You guys. Science time was only one hour. I didn't have time to work out all of the plot holes.

And never did I wish that science time was more than one hour than when Mrs. Nelson told us that our lesson had concluded and dismissed us to go back to our own classroom.

A flash of panic ran through my little body as reality hit me and I watched my classmates line up at the back of the classroom to make their march back to home room.

I began frantically picking at the knots. And the double-knots. And the triple-knots. And the knots on top of other knots. But it was no use. I was too aggressive in my knot tying. I couldn't pick a single one.

Damn the Cub Scouts and all they taught me!

Somehow my class left the room and Mrs. Nelson's class returned, all without anyone noticing that I was stuck in place.

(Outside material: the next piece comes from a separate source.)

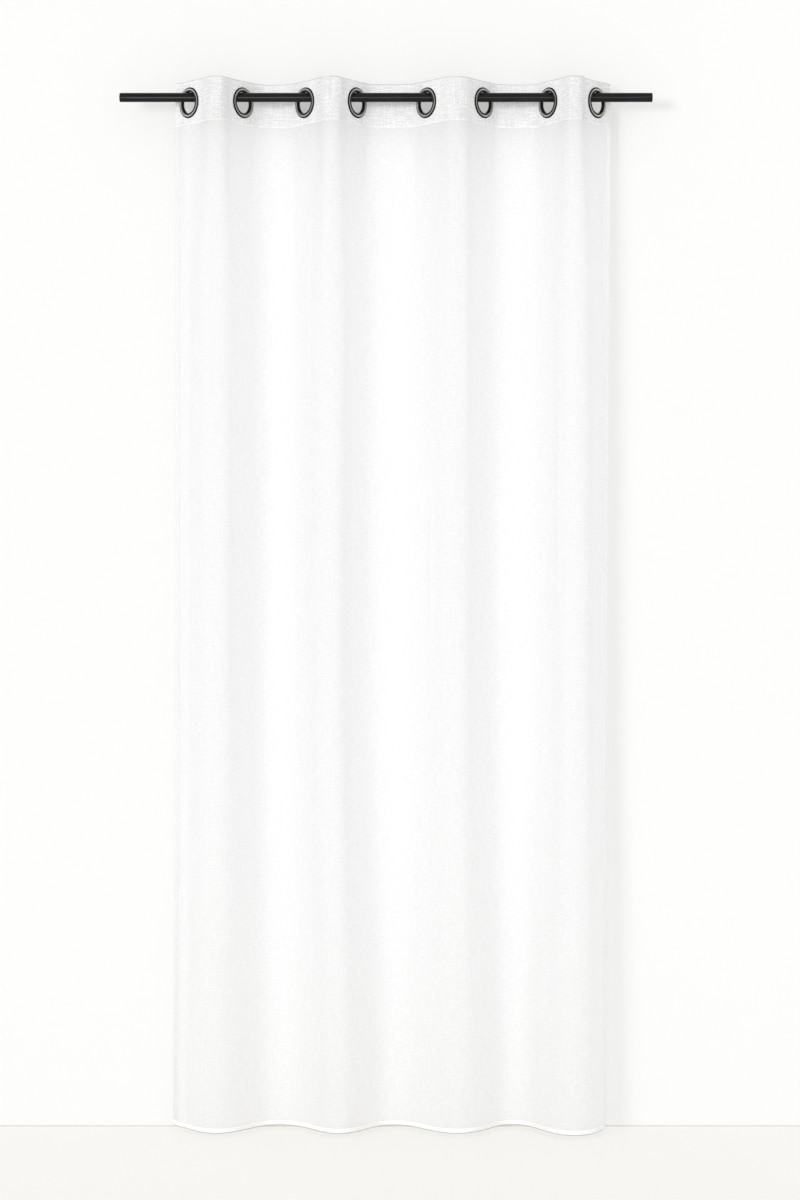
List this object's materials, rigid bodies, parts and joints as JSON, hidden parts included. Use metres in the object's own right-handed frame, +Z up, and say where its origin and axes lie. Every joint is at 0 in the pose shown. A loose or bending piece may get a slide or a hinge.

A little girl approached and demanded that I get out of her seat. I pointed at the knots. And then she started crying.

AS IF ON TOP OF EVERYTHING ELSE I NEEDED TO DEAL WITH THIS, TOO.

Mrs. Nelson saw the commotion and came over, asking why I hadn't gone back to my own classroom. I pointed at the problem.

I'll never forget the look she gave me. It was the kind of look you would give if you were asked to clean barf up at work and you suddenly found yourself doing a quick analysis about whether or not you're getting paid enough.

She asked me if she could get some scissors and cut me free.

"No!" I protested. "My mom will be so mad!"

This wasn't true. Cathie would have probably loved nothing more than to see the destruction--even a minor destruction such as was contemplated here--of those MC Hammer pants.

Cathie would not have been mad. The protest was motivated entirely by my own desires to preserve MC Hammer's memory at all costs.

Mrs. Nelson sighed, got down onto here knees, and began picking the knots, one-by-one, with her two-inch fingernails.

The 30 students in her class gathered around and watched, all to the sounds of sniffling little girl who wondered if she was ever going to get her seat back.

This is where memories from childhood begin to fail us. I can't tell you for sure how long it took, but in the deep and exaggerated recesses of the "embarrassing stories from my childhood" section of my mind, the knot-picking took at least three hours. In reality, it was probably done in less than five minutes.

But however long it took, it was long enough for my own class to get started on its next lesson, because when I returned to my classroom, Mrs. Goodrow was already well into a math problem on the blackboard.

My next report card had listed under "remarks" things like, "daydreams often," and "writes stories in the cover of books," and, with a star in front of it, "tied self to desk during science time."

Bob and Cathie had never been prouder, surely.

Every once in a while now I think back to that time I tied myself to a desk in the fourth grade, chewed on my collar, and was oblivious to the social consequences. And I think, "wow. I'm a lawyer. I've come a long way."

And then I return to my game of "Meow that Tune" with Daniel.